Moss was born on January 19, 1942, in New York City to actor Arnold Moss and writer Stella Reynolds. He graduated from Princeton University in 1963; he was hired as a production assistant and then became one of the writers on CBS’s Captain Kangaroo children’s show. In 1969, he went on to help create and to write for Sesame Street with Muppets creator Jim Henson and musical director Joe Raposo. “If Henson gave the Muppets their form, and Franz Oz provided so many of their voices, Moss helped give them their souls,” described Todd S. Purdum in a profile of Moss, listed as number 12 of the 25 Most Influential Princeton Alumni, published January 23, 2008, in Princeton Alumni Weekly. Along the way, Moss won 14 Emmys, was nominated for an Academy Award for “The Muppets Take Manhattan,” wrote songs for four Grammy-winning records, and authored more than a dozen best-selling Sesame Street books, according to his obituary written by Douglas Martin in The New York Times on September 26, 1998, after Moss’s death two days earlier in New York City due to colon cancer.

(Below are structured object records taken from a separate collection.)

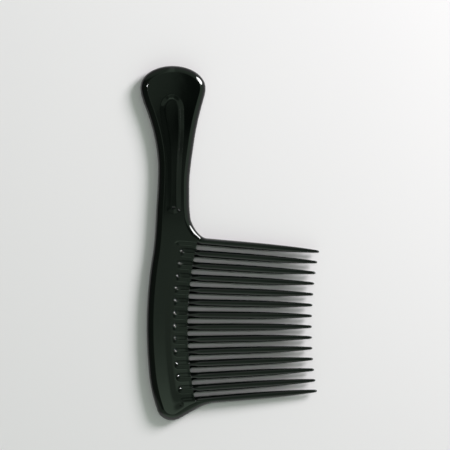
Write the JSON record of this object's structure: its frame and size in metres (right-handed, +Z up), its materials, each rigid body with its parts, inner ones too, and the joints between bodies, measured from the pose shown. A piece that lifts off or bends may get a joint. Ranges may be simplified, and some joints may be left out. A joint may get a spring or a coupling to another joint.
{
  "type": "detangling comb",
  "caption": "Flat moulded rake comb: flared handle with a shallow recess, bowed spine with low ribs behind the teeth, and long tapering rounded teeth.",
  "frame": {"origin": "middle of the bounding box at the height of the surface that the comb lies on", "axes": "+X along the teeth towards their tips, +Y along the comb's length towards the handle's rounded end, +Z up through the thickness"},
  "size_m": [0.1186, 0.228, 0.0084],
  "materials": {
    "black_plastic": "glossy black injection-moulded plastic"
  },
  "bodies": {
    "root": {"handle": "black_plastic", "spine": "black_plastic", "tooth_01": "black_plastic", "tooth_02": "black_plastic", "tooth_03": "black_plastic", "tooth_04": "black_plastic", "tooth_05": "black_plastic", "tooth_06": "black_plastic", "tooth_07": "black_plastic", "tooth_08": "black_plastic", "tooth_09": "black_plastic", "tooth_10": "black_plastic", "tooth_11": "black_plastic", "tooth_12": "black_plastic", "tooth_13": "black_plastic", "tooth_14": "black_plastic"}
  },
  "joints": []
}
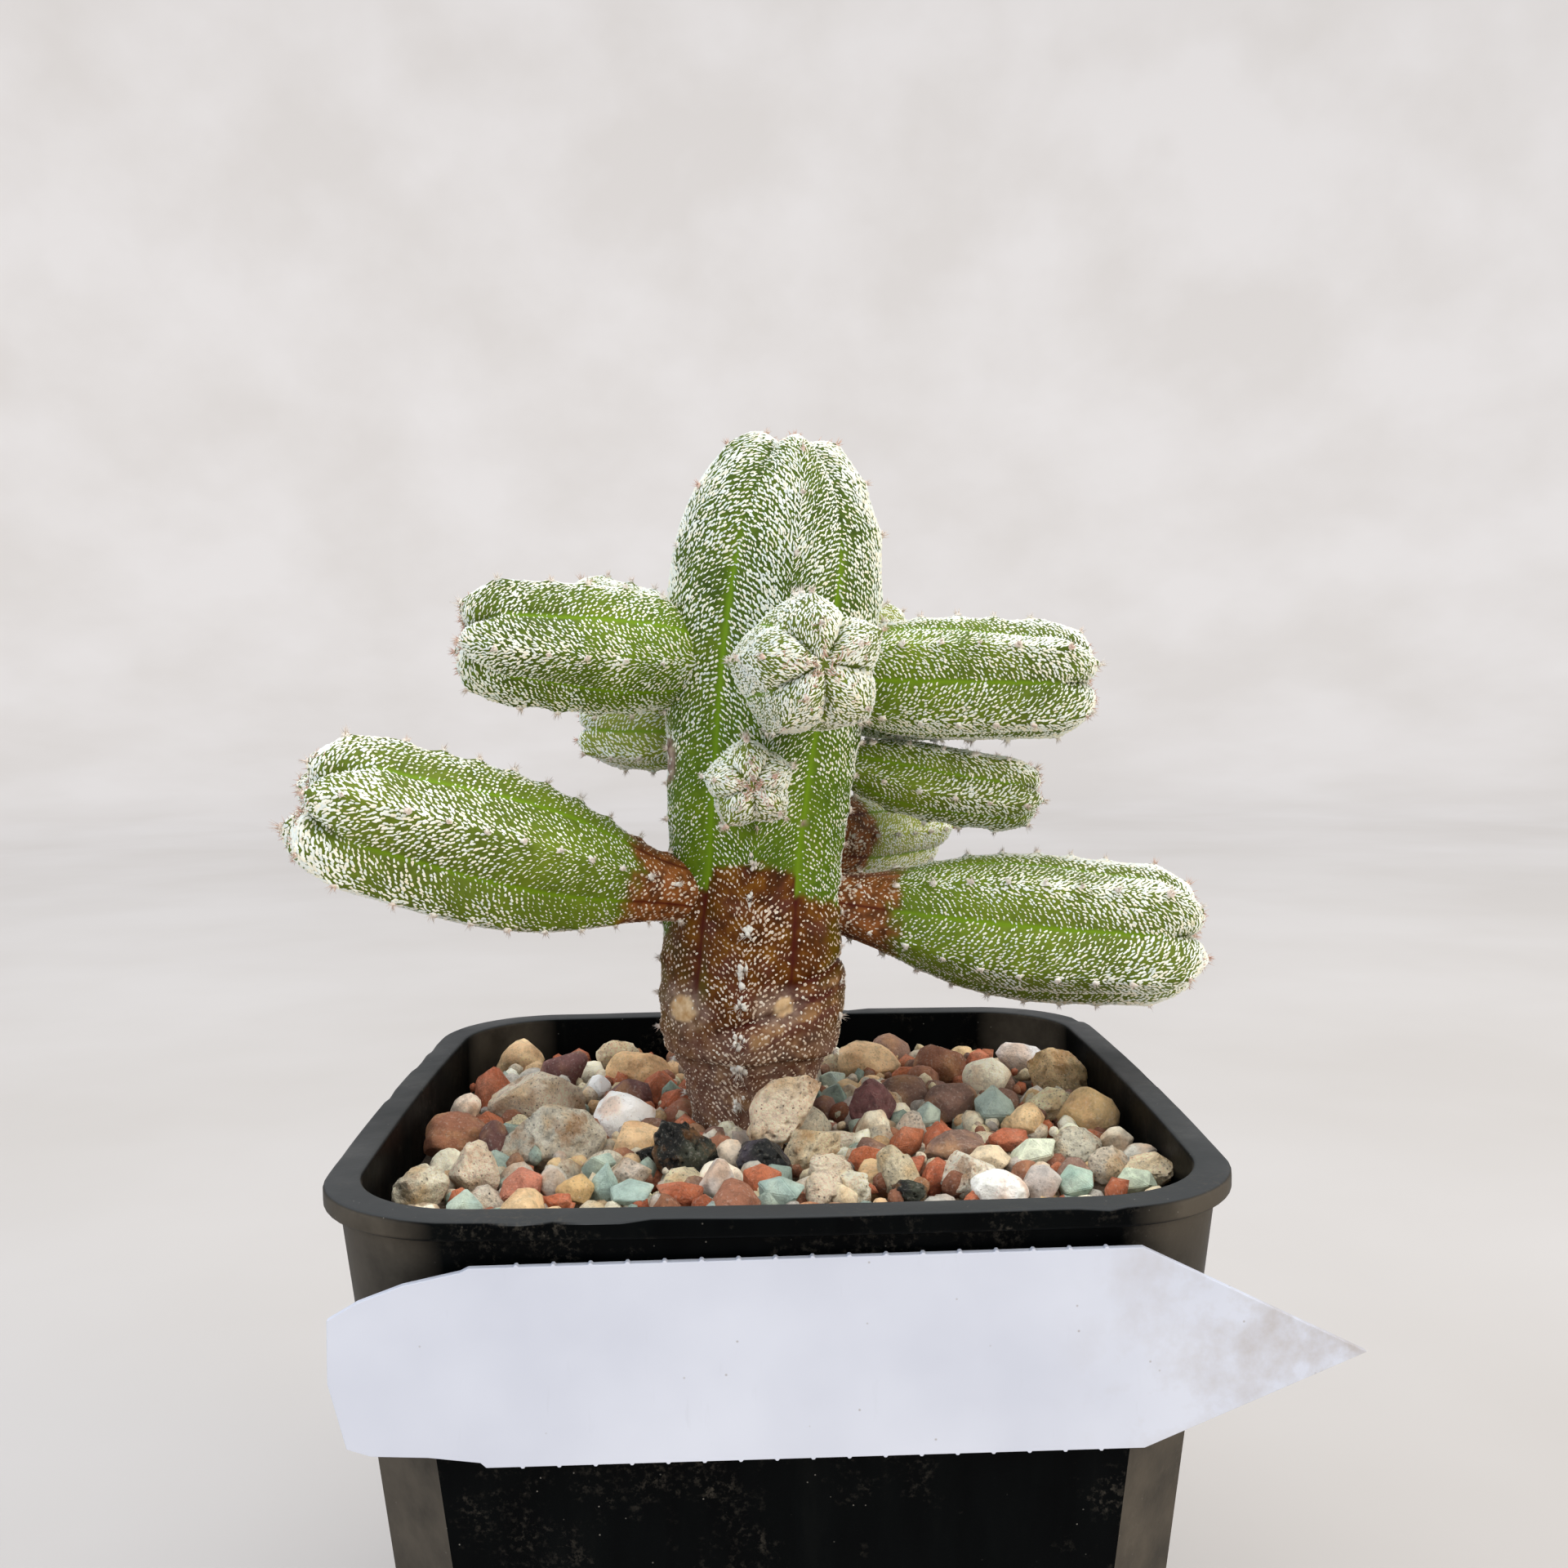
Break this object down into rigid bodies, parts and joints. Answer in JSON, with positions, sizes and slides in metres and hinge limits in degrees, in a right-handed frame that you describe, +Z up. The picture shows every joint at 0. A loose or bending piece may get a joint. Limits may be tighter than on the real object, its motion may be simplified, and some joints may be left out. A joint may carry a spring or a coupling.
{
  "type": "potted monstrose bishop's cap cactus",
  "caption": "Potted monstrose bishop's cap cactus: a white-flecked ribbed stem with stubby ribbed offsets, in mixed gravel in a square black nursery pot with a blank label.",
  "frame": {"origin": "centre of the pot's flat underside", "axes": "+Z up along the stem, -Y towards the front wall with the label, +X to the right as seen from the front"},
  "size_m": [0.0831, 0.0708, 0.1256],
  "materials": {
    "cactus_skin": "matt green skin with white woolly flecks, brown and corky towards the foot",
    "pot_plastic": "thin black moulded plastic, dusty and scuffed",
    "gravel": "mixed pumice, lava and gravel, dry and rough",
    "label_plastic": "bare white plastic strip with a few smudges of soil"
  },
  "bodies": {
    "root": {"main_stem": "cactus_skin", "offset_left_low": "cactus_skin", "offset_left_high": "cactus_skin", "offset_back_left_high": "cactus_skin", "offset_back_left_mid": "cactus_skin", "offset_front_high": "cactus_skin", "offset_front_low": "cactus_skin", "offset_right_high": "cactus_skin", "offset_right_mid": "cactus_skin", "offset_right_low": "cactus_skin", "offset_back_right_low": "cactus_skin", "offset_back_right_high": "cactus_skin", "offset_back_right_mid": "cactus_skin", "pot": "pot_plastic", "gravel_bed": "gravel", "plant_label": "label_plastic"}
  },
  "joints": []
}
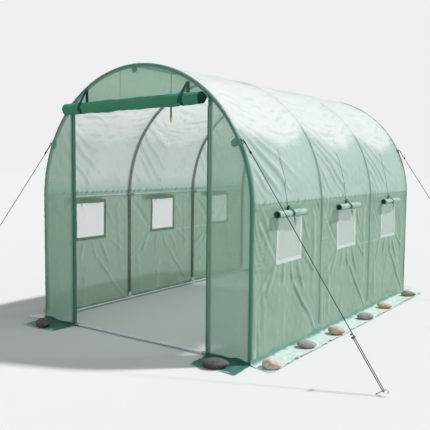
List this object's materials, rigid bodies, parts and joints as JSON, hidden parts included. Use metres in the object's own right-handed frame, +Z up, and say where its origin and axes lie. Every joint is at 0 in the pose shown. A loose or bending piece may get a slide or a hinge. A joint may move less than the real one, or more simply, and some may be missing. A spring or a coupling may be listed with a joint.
{
  "type": "polytunnel greenhouse",
  "caption": "Walk-in garden tunnel: round-arched steel hoops under translucent green cloth, rolled-up door and side windows, weighted skirt, guy ropes.",
  "frame": {"origin": "on the ground in the middle of the tunnel's floor", "axes": "+X right seen from the door end, +Y from the door end to the back, +Z up"},
  "size_m": [3.8185, 3.688, 2.0012],
  "materials": {
    "galvanised_steel": "galvanised, dull",
    "cover_cloth": "translucent woven polyethylene",
    "hem_cloth": "dark green doubled cloth",
    "door_cloth": "translucent woven polyethylene, rolled up",
    "window_net": "fine insect net",
    "white_tape": "white sewn tape",
    "black_rope": "braided",
    "black_plastic": "moulded",
    "brass": "turned",
    "pebble": "water-worn"
  },
  "bodies": {
    "root": {"front_hoop": "galvanised_steel", "second_hoop": "galvanised_steel", "third_hoop": "galvanised_steel", "rear_hoop": "galvanised_steel", "ridge_tube": "galvanised_steel", "side_rails": "galvanised_steel", "ground_side_rails": "galvanised_steel", "front_ground_rail": "galvanised_steel", "rear_ground_rail": "galvanised_steel", "left_door_post": "galvanised_steel", "right_door_post": "galvanised_steel", "rear_posts": "galvanised_steel", "foot_fittings": "galvanised_steel", "strap_rings": "galvanised_steel", "ground_pegs": "galvanised_steel", "roof_cover": "cover_cloth", "left_wall_cover": "cover_cloth", "right_wall_cover": "cover_cloth", "left_front_panel": "cover_cloth", "right_front_panel": "cover_cloth", "front_top_panel": "cover_cloth", "rear_panel": "cover_cloth", "window_rolls": "cover_cloth", "left_skirt": "cover_cloth", "right_skirt": "cover_cloth", "front_left_skirt": "cover_cloth", "front_right_skirt": "cover_cloth", "rear_skirt": "cover_cloth", "front_hem": "hem_cloth", "rear_hem": "hem_cloth", "door_zip_tapes": "hem_cloth", "hoop_straps": "hem_cloth", "door_roll": "door_cloth", "window_screens": "window_net", "window_frames": "white_tape", "door_ties": "white_tape", "window_ties": "white_tape", "front_left_guy_rope": "black_rope", "front_right_guy_rope": "black_rope", "rear_left_guy_rope": "black_rope", "rear_right_guy_rope": "black_rope", "rope_sliders": "black_plastic", "watering_drop": "black_plastic", "spray_nozzle": "brass", "skirt_stones": "pebble"}
  },
  "joints": []
}
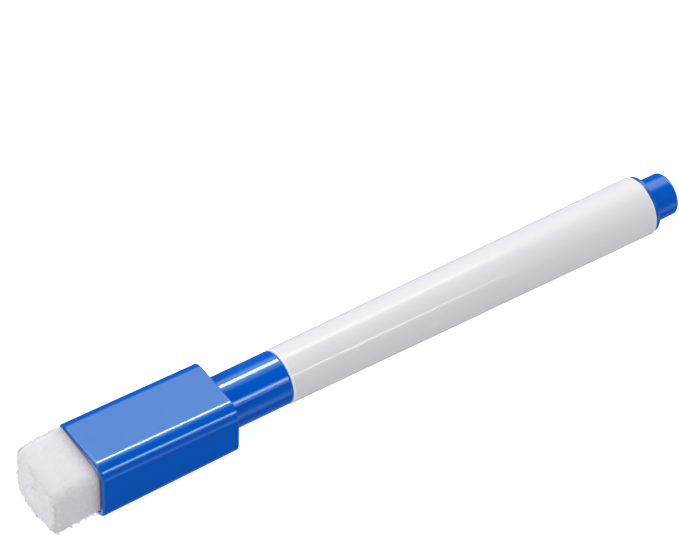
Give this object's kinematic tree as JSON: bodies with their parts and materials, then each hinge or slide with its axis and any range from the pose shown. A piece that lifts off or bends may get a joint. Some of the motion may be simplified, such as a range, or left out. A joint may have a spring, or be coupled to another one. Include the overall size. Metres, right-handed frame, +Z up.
{
  "type": "whiteboard marker",
  "caption": "Slim whiteboard marker with a tapered round barrel, a pull-off cap whose square socket holds a felt eraser block, and a knobbed tail plug.",
  "frame": {"origin": "under the middle of the marker, on the surface it lies on, midway between the felt's end face and the tail knob's end", "axes": "+X along the pen axis from the eraser end to the tail plug; +Z up, square to the wide flat sides of the eraser socket; +Y across the socket's width"},
  "size_m": [0.115, 0.0126, 0.0111],
  "materials": {
    "cap_blue": "glossy blue moulding",
    "plug_blue": "glossy blue moulding",
    "barrel_white": "semi-gloss white moulding",
    "felt_white": "white wool-like felt",
    "section_grey": "satin light grey moulding",
    "liner_white": "satin natural white moulding",
    "nib_blue": "ink-soaked fibre",
    "fibre_blue": "ink-soaked fibre",
    "film_clear": "clear film"
  },
  "bodies": {
    "pen": {"barrel": "barrel_white", "nib_holder": "section_grey", "nib": "nib_blue", "ink_reservoir": "fibre_blue", "reservoir_film": "film_clear", "tail_plug": "plug_blue"},
    "liner": {"cap_liner": "liner_white"},
    "cap": {"cap_shell": "cap_blue", "eraser_felt": "felt_white"}
  },
  "joints": [
    {"name": "cap_pull", "type": "slide", "parent": "pen", "child": "liner", "axis": [-1, 0, 0], "range_m": [0, 0.035]},
    {"name": "cap_turn", "type": "hinge", "parent": "liner", "child": "cap", "pos_m": [-0.02221, 0, 0.00555], "axis": [1, 0, 0], "continuous": true}
  ]
}
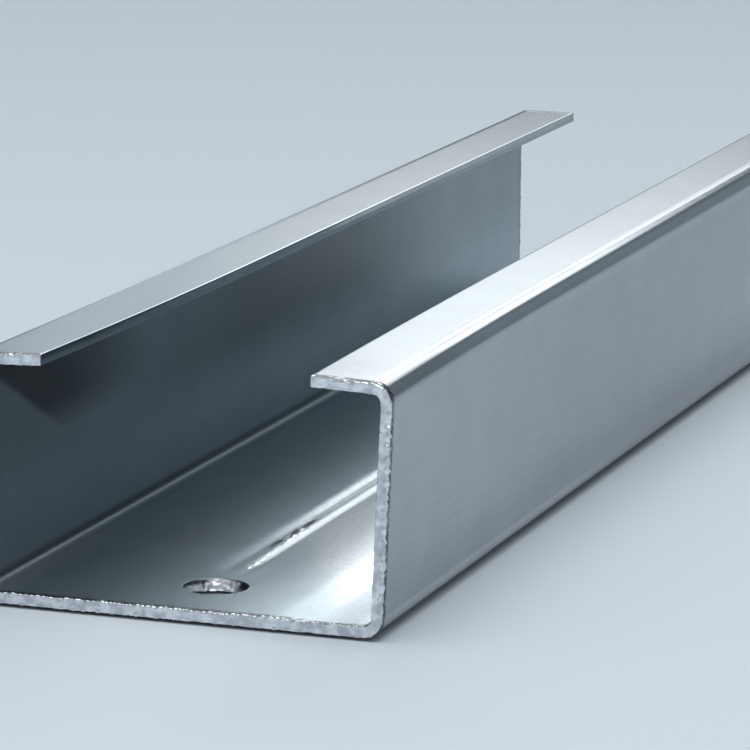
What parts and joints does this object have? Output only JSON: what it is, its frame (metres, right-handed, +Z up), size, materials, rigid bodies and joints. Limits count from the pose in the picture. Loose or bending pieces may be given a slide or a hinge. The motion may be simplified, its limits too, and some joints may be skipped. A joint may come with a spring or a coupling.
{
  "type": "lipped steel channel section",
  "caption": "Cut length of cold-formed galvanised lipped channel, lying on its web with both lips up, a punched hole in the web near one end and a shallow groove along its middle.",
  "frame": {"origin": "middle of the web's underside, at half the length", "axes": "+Y along the length, away from the drilled end; +Z up, from the web to the lips; +X across the web"},
  "size_m": [0.0778, 0.311, 0.0444],
  "materials": {
    "galvanised_steel": "hot-dip galvanised, satin, cool grey, beads of zinc along the cut edges"
  },
  "bodies": {
    "root": {"channel": "galvanised_steel"}
  },
  "joints": []
}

“In an interview in The New York Times five years ago,” continued Martin, “Mr. Moss explained his approach. ‘I look at kids as being us, but younger,’ he said. ‘What makes kids laugh is the same as what makes us laugh. And losing something or someone dear to you is universal. The key is to keep the vocabulary so children can understand it. That way you keep the kids watching and smiling, and it’s something you watch yourself.’…It was this ability to strike resonant chords that those who knew Mr. Moss mentioned yesterday. His literary agent, Esther Newberg, remembered the awe with which children at the American Museum of Natural History regarded him when he read from his book about dinosaurs. A friend mentioned how today’s Princeton students, all weaned on Sesame Street, would crowd around a piano and join him in belting out ‘Rubber Duckie,’” Martin noted.

Moss was survived by his wife Anne W. Boylan, his son Alexander Boylan Moss, and his stepson Jonathan Smith. As his tombstone reminds us, “After the singer has gone/the song goes on.”